(Information supplied)
□ □ □ □ □ □ □
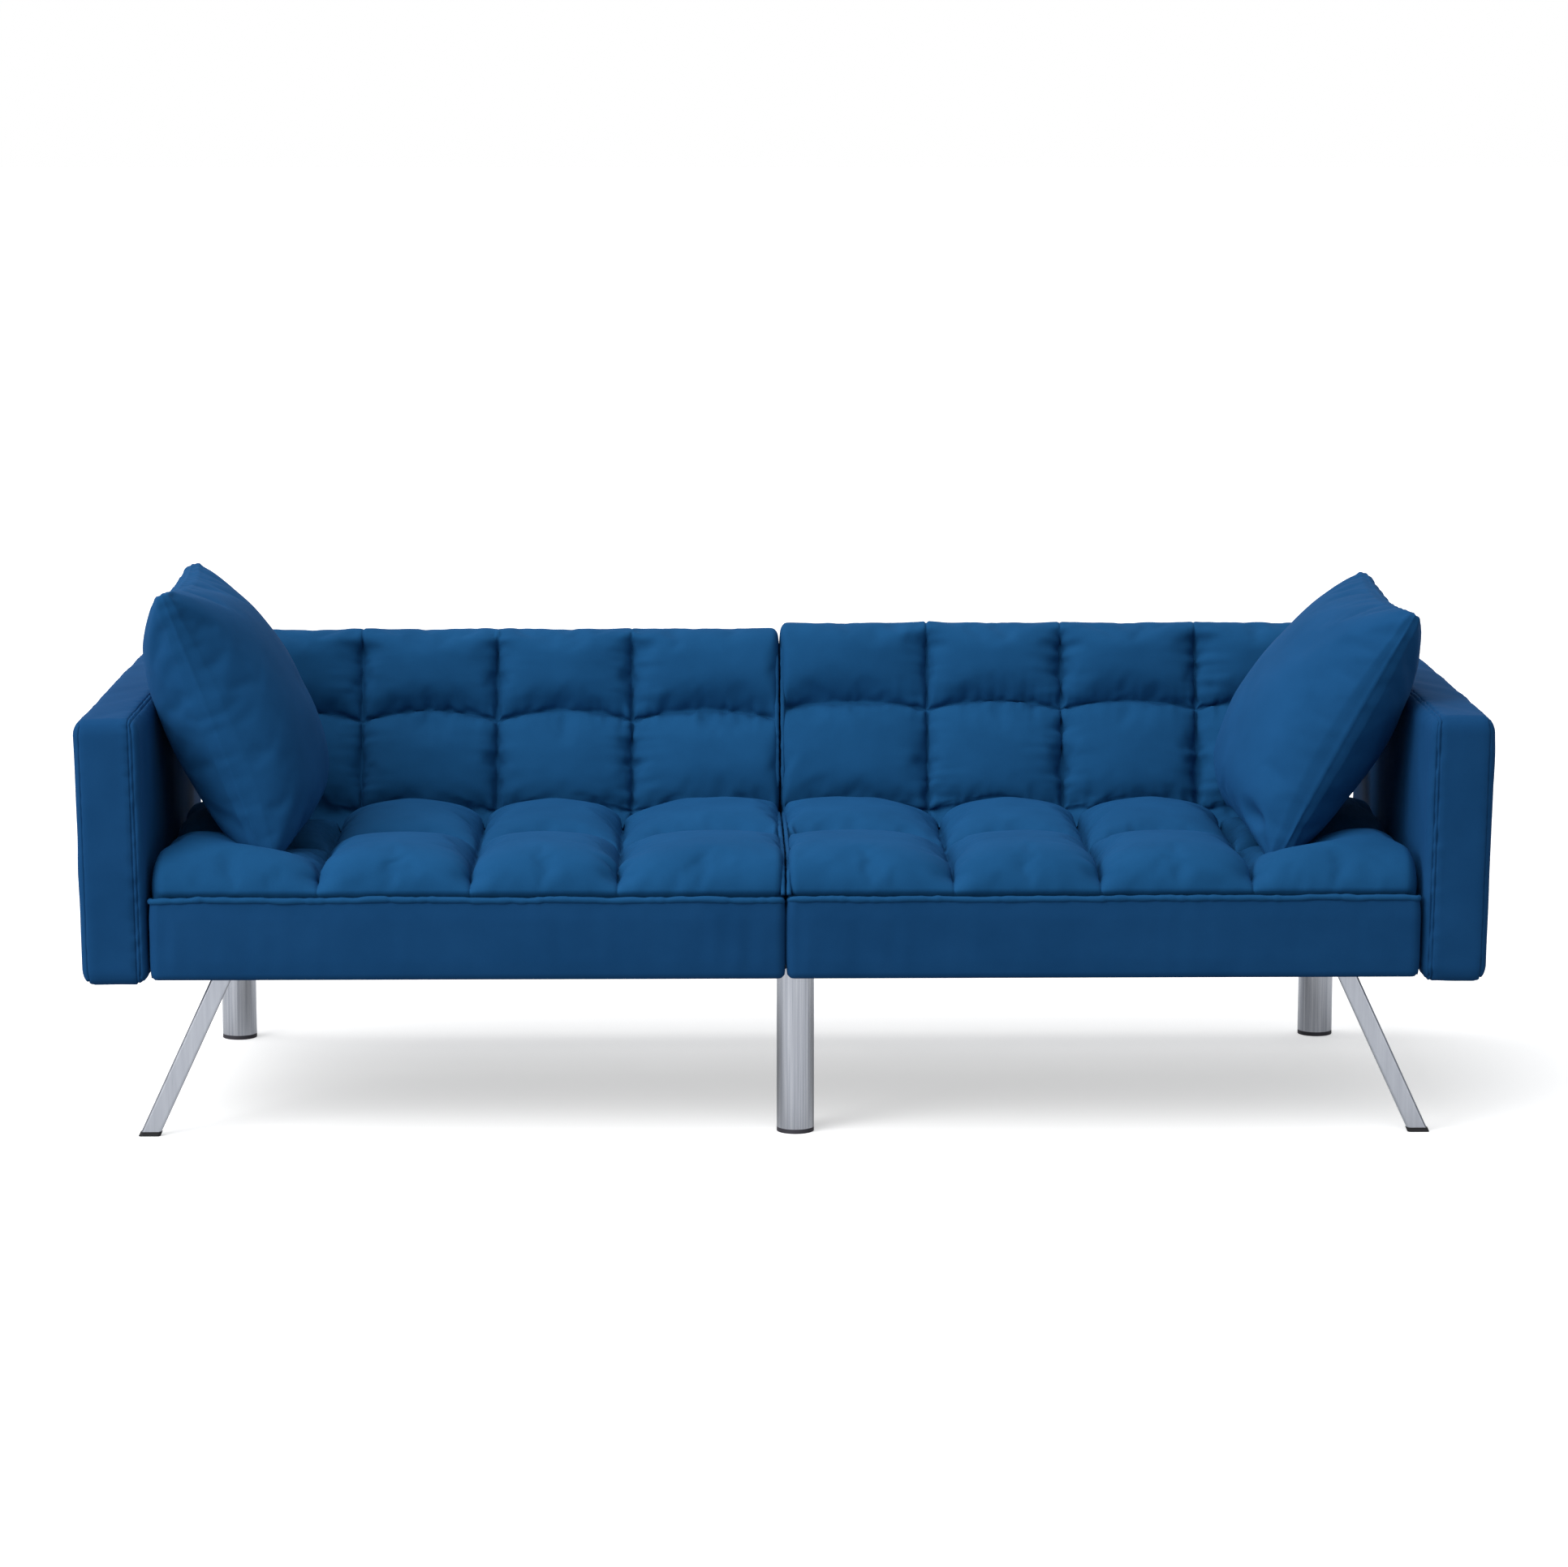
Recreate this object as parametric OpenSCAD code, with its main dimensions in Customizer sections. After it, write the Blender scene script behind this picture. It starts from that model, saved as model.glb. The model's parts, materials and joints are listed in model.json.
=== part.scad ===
// Futon sofa bed with a split folding back, padded arms and metal legs.
// Right-hand pieces are drawn and mirrored to make the left-hand ones.
// Inside the modules y is counted rearwards from the front face of the arms.

/* [Overall] */
// outside width over both arms, mm
body_w = 1900; // [1700:5:2100]
// depth from the arm fronts to the rear ends of the runners, mm
body_d = 752; // [700:1:820]
// height of the underside of the seat frames above the floor, mm
frame_z = 231; // [180:1:280]

/* [Seat] */
// height of the seat cushion top, mm
seat_top = 378; // [340:1:420]
// depth of the seat cushion, mm
seat_d = 480; // [440:1:520]
// distance from the centre line to the end of one seat half, mm
seat_half = 852; // [760:1:950]
// height of the welt on the front edge, mm
welt_z = 335; // [300:1:350]
// lower edge of the front border, mm
border_z = 227; // [180:1:260]
// height of the timber seat rails, mm
rail_h = 58; // [40:1:80]
// thickness of the timber seat rails, mm
rail_t = 22; // [16:1:30]

/* [Back] */
// lean of the upright back from vertical, degrees
lean = 19.5; // [10:0.5:30]
// thickness of the back, mm
back_t = 116; // [90:1:140]
// cushion below the pivot, measured along the back, mm
back_below = 38; // [30:1:60]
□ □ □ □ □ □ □
Please print the material above exactly as it appears, from its first line through the line containing "of the arms.", inclusive, and stop there.

(Task output)
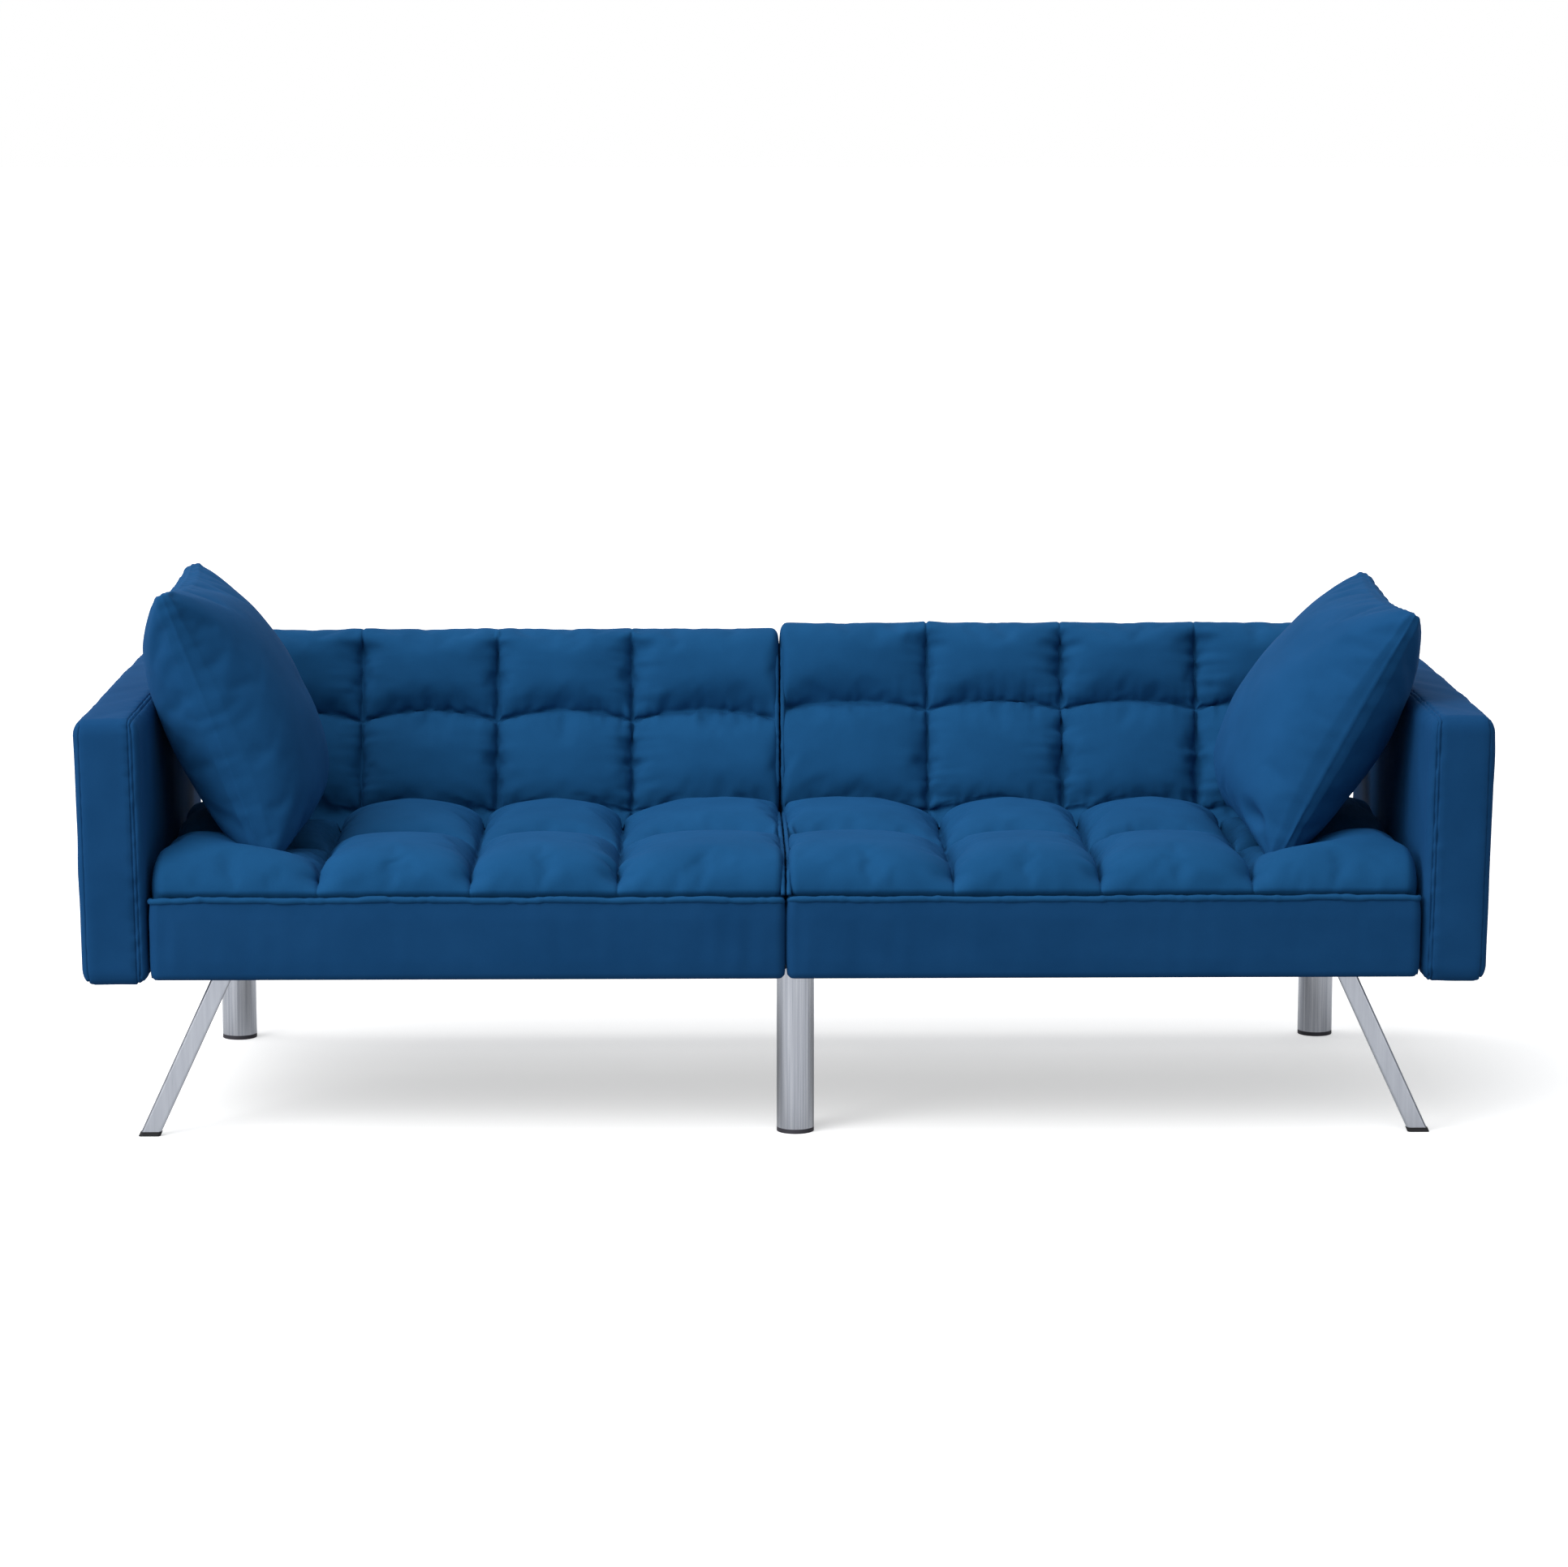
Recreate this object as parametric OpenSCAD code, with its main dimensions in Customizer sections. After it, write the Blender scene script behind this picture. It starts from that model, saved as model.glb. The model's parts, materials and joints are listed in model.json.
=== part.scad ===
// Futon sofa bed with a split folding back, padded arms and metal legs.
// Right-hand pieces are drawn and mirrored to make the left-hand ones.
// Inside the modules y is counted rearwards from the front face of the arms.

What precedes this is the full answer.